Саша поцеловала его и, простившись со Степановым, вышла.
— Что, денег просит? — спросил Степанов по уходе ее.
— Да,— отвечал с усмешкой Костин.— Только не много. Я сказал ей, что получу завтра за уроки. Она, впрочем, не жадная. Я ее знаю. Мне жаль бедную девочку: совсем пропадет; а виновата ли она, учить ее ничему не учили; работать тоже не привыкла. И сколько таких!..
— Уверяю тебя, что эта не пропадет,— сказал Степанов.— У нее слишком бойкие глазки…
Разговор вскоре перешел на письмо Загарина, и приятели протолковали за полночь, делая разные предположения о своем будущем.
Еще два дня раздумывал Костин и наконец на третий день послал прошение об определении его чиновником по особым поручениям к Мутноводскому гражданскому губернатору; а через шесть недель определение это состоялось.

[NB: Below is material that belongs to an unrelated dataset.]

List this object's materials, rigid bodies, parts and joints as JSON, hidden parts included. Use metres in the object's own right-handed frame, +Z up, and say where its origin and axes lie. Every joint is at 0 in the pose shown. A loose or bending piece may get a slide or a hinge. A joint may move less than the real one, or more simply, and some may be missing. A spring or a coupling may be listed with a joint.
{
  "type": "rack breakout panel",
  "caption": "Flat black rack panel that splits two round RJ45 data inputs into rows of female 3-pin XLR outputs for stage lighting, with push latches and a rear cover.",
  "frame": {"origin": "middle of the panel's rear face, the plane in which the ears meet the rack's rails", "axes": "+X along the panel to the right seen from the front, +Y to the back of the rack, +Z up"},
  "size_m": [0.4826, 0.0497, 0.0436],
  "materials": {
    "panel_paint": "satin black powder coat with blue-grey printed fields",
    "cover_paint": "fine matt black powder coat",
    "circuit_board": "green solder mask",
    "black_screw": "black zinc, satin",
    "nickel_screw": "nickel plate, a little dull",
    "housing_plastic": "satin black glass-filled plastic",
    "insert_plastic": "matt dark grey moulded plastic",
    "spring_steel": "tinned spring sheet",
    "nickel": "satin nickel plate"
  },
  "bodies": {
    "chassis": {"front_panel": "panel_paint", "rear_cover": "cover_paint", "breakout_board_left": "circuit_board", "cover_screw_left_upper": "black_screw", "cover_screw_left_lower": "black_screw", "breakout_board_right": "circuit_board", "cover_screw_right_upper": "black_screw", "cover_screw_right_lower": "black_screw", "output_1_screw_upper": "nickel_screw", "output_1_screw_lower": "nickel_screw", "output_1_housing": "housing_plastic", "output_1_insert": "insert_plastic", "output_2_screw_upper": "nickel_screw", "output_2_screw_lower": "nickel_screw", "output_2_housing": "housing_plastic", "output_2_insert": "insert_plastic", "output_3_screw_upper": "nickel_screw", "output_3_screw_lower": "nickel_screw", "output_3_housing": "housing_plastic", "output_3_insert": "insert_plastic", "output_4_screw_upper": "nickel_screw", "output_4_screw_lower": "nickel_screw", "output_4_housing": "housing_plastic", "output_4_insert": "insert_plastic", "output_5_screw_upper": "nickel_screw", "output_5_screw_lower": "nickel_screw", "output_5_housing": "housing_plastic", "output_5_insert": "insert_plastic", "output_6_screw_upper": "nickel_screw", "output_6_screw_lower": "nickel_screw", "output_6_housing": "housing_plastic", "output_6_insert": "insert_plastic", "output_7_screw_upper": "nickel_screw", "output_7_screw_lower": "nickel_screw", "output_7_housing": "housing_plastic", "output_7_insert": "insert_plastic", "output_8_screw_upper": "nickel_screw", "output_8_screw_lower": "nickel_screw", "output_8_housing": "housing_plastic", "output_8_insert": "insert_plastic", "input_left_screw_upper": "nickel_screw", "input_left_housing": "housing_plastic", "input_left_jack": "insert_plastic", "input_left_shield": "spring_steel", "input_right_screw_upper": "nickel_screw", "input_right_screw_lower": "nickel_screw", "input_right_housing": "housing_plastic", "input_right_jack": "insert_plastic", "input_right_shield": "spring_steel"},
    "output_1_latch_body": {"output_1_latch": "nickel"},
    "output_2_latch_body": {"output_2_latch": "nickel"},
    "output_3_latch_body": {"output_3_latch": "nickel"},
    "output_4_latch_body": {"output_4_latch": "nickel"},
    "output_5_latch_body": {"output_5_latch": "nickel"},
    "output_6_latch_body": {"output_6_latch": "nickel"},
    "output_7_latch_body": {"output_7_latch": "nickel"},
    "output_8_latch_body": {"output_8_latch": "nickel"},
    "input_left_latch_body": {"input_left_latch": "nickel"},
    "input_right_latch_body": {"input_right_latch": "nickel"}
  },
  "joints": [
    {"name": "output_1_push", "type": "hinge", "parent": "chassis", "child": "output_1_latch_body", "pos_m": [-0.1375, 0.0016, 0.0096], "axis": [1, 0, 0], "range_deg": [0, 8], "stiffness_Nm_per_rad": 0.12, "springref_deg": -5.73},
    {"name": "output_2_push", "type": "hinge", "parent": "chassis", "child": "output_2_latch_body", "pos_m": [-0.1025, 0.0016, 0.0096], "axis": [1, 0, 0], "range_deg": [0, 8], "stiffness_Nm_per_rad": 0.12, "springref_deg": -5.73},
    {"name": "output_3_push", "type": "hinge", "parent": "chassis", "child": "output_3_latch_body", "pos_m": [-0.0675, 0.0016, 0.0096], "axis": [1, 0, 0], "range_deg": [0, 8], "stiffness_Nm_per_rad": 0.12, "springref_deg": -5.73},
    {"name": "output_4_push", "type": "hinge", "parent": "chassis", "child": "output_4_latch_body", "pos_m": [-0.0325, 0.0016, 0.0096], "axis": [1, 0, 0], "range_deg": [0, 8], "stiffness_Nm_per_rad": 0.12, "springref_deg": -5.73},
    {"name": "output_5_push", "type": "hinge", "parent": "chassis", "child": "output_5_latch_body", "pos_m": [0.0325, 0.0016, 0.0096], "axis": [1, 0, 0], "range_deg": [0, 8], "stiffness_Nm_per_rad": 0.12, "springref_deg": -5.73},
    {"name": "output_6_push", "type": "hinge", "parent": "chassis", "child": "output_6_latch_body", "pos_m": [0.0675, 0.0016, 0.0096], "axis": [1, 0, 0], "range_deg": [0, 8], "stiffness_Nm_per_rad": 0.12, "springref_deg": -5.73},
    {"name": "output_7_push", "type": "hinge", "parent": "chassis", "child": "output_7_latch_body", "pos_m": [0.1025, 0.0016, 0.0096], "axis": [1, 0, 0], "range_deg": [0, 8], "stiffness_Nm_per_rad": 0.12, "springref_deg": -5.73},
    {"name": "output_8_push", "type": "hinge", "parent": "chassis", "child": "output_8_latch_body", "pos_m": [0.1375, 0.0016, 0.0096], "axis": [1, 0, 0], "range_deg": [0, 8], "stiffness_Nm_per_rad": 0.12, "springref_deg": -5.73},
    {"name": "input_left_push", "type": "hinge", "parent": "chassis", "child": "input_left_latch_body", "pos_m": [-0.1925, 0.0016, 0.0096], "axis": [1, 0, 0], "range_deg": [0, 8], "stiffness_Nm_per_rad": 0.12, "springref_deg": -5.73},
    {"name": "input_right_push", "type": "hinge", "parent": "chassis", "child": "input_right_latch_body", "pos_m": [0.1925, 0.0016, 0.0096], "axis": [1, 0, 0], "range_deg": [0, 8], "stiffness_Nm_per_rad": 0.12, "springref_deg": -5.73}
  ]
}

Настал и час отъезда. Приятели Костина сошлись проводить его. Тут был и Степанов, и художник Сорнев, носивший непомерно длинные волосы и какой-то коротенький плащ, который, по его словам, имел два достоинства: никогда не промокал и был очень живописен; и еще два товарища: один — немец из Остзейских губерний, добрый и флегматический малый, другой — поляк, отличнейший душа и страшный энтузиаст, от которого, когда он говорил, все сторонились, потому что он любил выразительные жесты и беспрестанно задевал за стоявшие на столе стаканы и чашки; наконец музыкант Волчков, очень грустный и со слезами на глазах. Пришла и хозяйка дома, старушка в белом чепце и черном платье, желавшая тоже проститься с таким смирным постояльцем. Куплена была в складчину бутылка шампанского. Когда до отъезда оставалось уже четверть часа и бокалы были наполнены, явилась Сашенька; ей в ту же минуту подали бокал, и она тихим, печальным голосом произнесла: «Счастливого вам пути, Виктор Иваныч!» У ней тоже на глазах засветились слезинки.